* WHAT IS NEEDED
Reproduce the entries shown below only from the line with "Model this object" down to the line with "from build123d import *", keeping both end lines and copying each one exactly.

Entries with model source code
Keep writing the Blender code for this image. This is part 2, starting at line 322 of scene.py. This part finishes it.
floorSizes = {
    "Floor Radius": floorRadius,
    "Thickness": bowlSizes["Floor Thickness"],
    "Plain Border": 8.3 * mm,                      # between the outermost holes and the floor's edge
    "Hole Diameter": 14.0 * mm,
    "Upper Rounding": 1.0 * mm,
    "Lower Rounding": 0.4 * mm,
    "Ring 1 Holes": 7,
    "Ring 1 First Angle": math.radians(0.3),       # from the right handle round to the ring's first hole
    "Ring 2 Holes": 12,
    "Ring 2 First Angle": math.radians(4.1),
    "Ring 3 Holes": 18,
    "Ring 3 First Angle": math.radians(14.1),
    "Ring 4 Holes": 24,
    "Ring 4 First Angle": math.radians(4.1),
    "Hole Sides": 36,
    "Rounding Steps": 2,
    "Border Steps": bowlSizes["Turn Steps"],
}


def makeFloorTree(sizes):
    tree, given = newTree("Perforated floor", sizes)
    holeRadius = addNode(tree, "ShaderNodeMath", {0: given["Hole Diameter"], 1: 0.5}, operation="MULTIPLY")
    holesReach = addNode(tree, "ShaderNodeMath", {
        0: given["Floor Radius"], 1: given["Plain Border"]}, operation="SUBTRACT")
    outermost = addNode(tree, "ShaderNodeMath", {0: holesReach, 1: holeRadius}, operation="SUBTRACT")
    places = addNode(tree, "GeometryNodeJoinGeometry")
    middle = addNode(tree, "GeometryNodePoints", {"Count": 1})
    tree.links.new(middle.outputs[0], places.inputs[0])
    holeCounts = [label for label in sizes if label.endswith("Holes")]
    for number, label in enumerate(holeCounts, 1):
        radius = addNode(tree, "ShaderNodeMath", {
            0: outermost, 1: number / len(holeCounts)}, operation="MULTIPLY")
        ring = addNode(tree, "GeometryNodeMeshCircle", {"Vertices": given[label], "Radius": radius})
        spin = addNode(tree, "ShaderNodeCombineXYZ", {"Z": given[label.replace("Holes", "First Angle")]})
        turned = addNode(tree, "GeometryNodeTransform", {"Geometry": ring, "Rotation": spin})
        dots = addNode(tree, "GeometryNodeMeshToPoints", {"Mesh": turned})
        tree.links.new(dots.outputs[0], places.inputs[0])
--
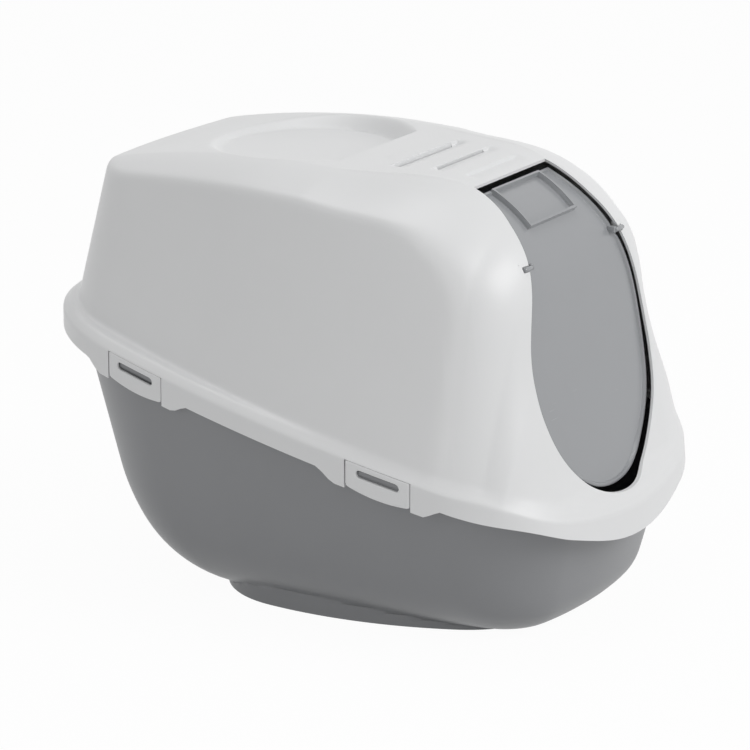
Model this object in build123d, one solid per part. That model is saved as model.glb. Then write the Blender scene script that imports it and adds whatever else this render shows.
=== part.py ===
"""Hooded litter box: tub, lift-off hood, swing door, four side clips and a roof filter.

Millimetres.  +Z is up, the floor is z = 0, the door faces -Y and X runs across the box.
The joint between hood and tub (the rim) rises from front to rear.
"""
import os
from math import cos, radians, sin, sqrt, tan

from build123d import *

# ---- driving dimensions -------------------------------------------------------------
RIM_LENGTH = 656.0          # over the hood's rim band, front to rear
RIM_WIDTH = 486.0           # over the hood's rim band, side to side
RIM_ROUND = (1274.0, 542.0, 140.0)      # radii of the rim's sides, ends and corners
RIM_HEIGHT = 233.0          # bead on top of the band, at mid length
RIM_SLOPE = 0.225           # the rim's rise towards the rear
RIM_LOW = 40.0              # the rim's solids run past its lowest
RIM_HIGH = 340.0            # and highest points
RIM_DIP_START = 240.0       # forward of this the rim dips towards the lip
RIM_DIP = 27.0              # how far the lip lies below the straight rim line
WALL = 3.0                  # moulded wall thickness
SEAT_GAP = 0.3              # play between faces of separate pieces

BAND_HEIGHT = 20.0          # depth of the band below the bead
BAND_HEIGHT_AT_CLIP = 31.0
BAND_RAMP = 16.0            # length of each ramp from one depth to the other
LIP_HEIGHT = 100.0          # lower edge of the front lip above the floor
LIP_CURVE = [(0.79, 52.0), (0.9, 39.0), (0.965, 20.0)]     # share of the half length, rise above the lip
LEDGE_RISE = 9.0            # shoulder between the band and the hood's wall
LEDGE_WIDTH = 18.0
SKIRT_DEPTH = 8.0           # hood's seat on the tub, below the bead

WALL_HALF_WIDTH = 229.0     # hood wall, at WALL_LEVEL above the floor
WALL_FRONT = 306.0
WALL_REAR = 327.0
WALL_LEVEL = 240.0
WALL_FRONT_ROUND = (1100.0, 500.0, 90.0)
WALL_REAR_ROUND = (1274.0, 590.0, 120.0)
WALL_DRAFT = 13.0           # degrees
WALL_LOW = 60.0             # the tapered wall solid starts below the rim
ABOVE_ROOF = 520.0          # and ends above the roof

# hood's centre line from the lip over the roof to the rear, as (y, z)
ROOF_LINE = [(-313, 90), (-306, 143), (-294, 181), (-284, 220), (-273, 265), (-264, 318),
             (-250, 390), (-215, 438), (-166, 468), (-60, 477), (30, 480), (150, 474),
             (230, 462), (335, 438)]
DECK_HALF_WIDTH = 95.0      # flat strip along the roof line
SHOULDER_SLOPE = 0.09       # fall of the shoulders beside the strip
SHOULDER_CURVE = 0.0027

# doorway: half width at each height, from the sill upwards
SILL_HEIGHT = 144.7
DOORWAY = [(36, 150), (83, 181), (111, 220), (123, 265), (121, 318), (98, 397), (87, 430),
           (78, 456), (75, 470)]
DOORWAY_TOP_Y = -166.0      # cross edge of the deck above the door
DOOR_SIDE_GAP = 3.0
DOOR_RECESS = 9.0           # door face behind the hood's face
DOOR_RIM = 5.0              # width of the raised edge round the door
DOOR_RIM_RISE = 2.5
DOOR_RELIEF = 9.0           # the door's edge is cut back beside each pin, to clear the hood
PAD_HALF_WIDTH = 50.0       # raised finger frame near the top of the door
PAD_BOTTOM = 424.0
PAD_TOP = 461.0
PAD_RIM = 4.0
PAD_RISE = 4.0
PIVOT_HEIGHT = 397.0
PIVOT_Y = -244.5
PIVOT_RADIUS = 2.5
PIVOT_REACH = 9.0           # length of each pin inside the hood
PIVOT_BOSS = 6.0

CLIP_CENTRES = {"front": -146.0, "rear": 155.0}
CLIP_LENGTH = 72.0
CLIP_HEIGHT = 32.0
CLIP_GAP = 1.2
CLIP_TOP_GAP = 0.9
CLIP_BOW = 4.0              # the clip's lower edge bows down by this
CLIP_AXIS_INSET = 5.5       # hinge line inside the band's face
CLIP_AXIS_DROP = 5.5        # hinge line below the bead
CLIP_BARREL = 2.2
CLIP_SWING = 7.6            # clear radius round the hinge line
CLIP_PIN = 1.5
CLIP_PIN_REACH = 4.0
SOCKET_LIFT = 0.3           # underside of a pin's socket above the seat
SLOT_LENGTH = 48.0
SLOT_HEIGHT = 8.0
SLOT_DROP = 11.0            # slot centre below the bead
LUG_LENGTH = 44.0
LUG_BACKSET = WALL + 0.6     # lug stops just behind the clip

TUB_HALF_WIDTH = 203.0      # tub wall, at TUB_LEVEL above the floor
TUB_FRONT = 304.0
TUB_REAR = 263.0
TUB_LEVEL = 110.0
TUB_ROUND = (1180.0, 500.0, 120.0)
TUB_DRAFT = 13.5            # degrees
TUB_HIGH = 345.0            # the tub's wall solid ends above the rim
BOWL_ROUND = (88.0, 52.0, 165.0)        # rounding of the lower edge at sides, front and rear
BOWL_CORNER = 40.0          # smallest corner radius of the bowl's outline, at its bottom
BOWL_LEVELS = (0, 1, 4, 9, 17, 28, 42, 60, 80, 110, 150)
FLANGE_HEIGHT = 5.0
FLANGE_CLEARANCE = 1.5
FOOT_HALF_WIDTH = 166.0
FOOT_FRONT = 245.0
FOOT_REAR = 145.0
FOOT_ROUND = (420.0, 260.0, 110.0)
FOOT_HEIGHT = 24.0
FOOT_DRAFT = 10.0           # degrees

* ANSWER
Model this object in build123d, one solid per part. That model is saved as model.glb. Then write the Blender scene script that imports it and adds whatever else this render shows.
=== part.py ===
"""Hooded litter box: tub, lift-off hood, swing door, four side clips and a roof filter.

Millimetres.  +Z is up, the floor is z = 0, the door faces -Y and X runs across the box.
The joint between hood and tub (the rim) rises from front to rear.
"""
import os
from math import cos, radians, sin, sqrt, tan

from build123d import *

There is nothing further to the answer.